Closed pfxuan closed 7 months ago
Hi @pfxuan! Thanks for the branch. It was helpful as a starting point. I've fixed the memory access error here by converting all inputs to CPU before running the CPU-only rasterizer: https://github.com/andrewkchan/OpenSplat/tree/achan/mps-backend
The code is working on my M3 MacBook when run on the banana example. It's still slow.
I don't think MPS is useful at the moment until we have ported over the rasterization kernels to metal, because the bulk of the work will still be done on CPU. I can work on this and send a pull request when ready.
Correct, most of the time is spent on the projection/rasterization steps.
If we can rewrite CPU code using the native torch Tensors, I'm thinking we could potentially leverage pytorch MPS backend for GPU acceleration. I was able to observe the offloaded workload running on metal and have some proof-of-concept code available. Additionally, there's a pure PyTorch-based implementation that we can explore further: https://github.com/hbb1/torch-splatting
Interesting idea!
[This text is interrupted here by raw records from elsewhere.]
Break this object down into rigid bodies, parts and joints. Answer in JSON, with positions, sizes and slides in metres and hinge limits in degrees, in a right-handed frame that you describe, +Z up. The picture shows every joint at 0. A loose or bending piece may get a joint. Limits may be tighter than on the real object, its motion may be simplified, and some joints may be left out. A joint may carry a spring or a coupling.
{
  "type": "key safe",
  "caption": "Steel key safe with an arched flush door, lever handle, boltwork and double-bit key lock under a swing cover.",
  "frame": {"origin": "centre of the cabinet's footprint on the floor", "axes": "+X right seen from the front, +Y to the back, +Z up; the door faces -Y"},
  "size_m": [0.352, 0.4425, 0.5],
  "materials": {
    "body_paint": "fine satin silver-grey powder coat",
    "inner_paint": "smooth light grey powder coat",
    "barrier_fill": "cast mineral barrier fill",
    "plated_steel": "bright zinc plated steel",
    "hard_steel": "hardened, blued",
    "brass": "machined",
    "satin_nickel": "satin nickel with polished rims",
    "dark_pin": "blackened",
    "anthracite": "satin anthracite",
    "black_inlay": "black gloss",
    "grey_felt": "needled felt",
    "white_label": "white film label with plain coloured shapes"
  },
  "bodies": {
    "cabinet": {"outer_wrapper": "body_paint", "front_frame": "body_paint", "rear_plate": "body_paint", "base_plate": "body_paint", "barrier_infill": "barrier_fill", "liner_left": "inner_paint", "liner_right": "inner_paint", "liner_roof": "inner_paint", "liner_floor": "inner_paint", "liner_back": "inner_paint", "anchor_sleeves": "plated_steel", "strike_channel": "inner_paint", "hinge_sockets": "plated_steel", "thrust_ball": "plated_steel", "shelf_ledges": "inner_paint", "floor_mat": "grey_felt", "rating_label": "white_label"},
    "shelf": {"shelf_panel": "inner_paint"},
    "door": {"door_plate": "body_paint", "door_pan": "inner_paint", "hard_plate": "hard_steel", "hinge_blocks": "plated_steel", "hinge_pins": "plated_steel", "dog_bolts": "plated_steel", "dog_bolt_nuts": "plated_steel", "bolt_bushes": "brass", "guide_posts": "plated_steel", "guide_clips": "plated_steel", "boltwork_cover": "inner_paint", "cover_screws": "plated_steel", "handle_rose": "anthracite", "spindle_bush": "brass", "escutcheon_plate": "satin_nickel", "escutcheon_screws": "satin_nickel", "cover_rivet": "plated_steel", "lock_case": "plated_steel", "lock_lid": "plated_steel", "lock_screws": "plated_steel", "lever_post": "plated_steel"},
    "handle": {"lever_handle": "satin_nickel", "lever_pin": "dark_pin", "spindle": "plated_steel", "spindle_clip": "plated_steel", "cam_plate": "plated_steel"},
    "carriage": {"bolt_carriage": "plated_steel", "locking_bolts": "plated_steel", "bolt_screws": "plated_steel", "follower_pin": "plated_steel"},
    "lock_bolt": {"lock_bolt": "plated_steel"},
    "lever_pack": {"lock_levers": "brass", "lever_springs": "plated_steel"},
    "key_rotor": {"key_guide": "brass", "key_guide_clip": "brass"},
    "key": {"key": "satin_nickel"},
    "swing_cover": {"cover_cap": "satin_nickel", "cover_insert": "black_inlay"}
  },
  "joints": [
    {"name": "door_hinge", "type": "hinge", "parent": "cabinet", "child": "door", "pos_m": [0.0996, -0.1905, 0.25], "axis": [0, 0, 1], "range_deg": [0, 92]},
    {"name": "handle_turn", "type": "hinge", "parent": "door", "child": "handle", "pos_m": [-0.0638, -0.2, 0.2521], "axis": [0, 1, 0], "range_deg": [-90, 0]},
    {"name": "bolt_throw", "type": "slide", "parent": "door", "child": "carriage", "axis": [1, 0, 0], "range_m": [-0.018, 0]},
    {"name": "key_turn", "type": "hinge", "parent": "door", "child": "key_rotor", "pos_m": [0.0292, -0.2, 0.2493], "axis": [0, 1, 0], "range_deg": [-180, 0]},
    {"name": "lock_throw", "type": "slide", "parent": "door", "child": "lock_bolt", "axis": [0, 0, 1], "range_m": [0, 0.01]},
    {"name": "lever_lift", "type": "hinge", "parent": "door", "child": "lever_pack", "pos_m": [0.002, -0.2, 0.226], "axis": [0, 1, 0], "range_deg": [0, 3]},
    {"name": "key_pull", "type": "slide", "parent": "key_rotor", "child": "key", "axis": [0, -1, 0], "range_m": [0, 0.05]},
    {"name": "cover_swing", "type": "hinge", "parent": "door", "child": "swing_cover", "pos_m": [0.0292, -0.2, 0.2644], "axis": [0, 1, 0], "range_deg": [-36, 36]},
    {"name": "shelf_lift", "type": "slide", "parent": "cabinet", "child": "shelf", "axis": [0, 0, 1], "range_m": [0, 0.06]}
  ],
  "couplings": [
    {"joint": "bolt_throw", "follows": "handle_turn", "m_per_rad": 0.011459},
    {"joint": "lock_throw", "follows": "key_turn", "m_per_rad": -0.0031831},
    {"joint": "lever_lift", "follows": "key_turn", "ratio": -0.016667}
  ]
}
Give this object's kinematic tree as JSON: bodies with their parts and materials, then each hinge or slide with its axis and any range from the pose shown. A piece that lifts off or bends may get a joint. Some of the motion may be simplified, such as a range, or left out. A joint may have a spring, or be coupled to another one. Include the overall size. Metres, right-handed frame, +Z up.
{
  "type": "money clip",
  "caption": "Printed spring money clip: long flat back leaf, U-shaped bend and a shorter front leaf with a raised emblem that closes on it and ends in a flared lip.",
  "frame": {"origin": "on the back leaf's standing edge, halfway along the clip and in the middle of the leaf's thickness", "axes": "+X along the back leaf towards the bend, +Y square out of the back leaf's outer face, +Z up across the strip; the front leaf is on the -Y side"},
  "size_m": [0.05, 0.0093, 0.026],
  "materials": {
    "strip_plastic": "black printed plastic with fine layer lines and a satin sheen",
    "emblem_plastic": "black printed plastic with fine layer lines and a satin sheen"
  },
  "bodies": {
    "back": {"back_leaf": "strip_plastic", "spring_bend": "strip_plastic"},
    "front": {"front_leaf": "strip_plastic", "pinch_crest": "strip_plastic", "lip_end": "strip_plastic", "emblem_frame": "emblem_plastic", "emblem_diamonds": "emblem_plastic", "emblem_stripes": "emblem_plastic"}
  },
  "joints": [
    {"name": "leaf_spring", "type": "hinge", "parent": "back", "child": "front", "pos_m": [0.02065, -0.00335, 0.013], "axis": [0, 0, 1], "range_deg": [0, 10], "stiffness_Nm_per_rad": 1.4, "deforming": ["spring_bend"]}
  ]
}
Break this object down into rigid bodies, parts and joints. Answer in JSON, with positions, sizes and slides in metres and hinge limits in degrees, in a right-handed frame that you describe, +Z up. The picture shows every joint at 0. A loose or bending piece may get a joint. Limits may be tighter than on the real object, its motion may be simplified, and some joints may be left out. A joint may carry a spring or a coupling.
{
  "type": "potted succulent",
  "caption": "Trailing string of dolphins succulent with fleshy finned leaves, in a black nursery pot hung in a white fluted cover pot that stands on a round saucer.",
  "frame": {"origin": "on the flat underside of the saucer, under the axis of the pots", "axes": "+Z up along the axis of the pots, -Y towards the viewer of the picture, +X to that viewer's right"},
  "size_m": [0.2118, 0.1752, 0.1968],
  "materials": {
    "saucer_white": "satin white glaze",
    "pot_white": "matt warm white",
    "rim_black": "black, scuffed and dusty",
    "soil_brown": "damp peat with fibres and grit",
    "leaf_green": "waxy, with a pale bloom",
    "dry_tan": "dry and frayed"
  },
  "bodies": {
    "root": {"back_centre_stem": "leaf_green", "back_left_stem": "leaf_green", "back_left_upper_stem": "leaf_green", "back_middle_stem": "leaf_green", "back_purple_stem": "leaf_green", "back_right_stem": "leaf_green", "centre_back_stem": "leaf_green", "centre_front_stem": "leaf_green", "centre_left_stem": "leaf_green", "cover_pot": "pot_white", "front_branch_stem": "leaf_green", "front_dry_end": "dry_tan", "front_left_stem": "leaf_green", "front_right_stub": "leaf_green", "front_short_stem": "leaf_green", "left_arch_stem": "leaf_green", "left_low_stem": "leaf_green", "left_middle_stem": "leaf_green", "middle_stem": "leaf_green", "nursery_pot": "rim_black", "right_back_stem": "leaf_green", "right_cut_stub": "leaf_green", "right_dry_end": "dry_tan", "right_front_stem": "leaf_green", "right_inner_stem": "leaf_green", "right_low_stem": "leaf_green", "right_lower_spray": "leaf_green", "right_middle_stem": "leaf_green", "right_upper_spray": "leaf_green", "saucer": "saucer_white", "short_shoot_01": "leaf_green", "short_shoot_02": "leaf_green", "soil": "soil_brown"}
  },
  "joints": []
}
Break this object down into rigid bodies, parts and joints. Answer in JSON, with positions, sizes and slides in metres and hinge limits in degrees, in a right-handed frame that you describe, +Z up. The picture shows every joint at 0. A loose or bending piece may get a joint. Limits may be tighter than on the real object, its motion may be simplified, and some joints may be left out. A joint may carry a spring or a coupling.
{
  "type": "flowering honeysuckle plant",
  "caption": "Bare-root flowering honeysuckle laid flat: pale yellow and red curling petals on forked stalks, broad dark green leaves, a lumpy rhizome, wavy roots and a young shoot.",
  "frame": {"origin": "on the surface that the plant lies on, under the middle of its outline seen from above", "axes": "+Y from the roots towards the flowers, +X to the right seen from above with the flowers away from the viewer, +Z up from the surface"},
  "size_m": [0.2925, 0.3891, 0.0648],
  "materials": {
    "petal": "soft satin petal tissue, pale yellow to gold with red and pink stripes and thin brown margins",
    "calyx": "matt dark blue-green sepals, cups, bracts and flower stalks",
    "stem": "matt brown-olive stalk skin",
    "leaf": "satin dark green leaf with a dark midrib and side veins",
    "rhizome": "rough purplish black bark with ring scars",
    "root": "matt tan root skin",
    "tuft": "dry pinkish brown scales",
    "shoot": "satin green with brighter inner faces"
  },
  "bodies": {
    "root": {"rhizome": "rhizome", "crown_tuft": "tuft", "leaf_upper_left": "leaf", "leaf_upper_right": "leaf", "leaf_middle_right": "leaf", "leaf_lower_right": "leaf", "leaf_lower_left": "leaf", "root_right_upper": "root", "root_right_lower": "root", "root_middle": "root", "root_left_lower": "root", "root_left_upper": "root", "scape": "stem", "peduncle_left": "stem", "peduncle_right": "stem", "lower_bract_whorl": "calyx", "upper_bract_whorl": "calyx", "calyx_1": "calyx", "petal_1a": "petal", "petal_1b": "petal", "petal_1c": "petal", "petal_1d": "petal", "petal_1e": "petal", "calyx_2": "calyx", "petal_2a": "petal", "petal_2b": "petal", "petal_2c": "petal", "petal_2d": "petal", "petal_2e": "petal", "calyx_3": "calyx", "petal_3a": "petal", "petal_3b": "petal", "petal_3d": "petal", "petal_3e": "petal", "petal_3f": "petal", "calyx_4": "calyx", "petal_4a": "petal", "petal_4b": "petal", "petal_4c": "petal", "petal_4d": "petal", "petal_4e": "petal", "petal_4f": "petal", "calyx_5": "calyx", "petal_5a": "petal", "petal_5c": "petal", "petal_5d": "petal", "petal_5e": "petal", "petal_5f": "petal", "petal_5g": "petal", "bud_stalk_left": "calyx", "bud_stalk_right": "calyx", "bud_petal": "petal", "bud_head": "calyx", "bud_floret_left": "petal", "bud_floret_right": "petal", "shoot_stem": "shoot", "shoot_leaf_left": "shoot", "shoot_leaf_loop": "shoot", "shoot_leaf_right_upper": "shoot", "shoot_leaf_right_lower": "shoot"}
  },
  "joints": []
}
That seems like it would be useful for the CPU kernels as well, since then they can take advantage of SIMD even on machines that don't have GPU accelerated backends available.
I am working on metal shader port in the branch above and it's been coming along nicely. Hope to have something out over the next few days.
I was able to run through MacOS arm-64 build using M2 max chip. But it's very slow. It would be great if we can make MPS backend work. I started a quick test from this branch. But it seems like there is a memory allocation problem.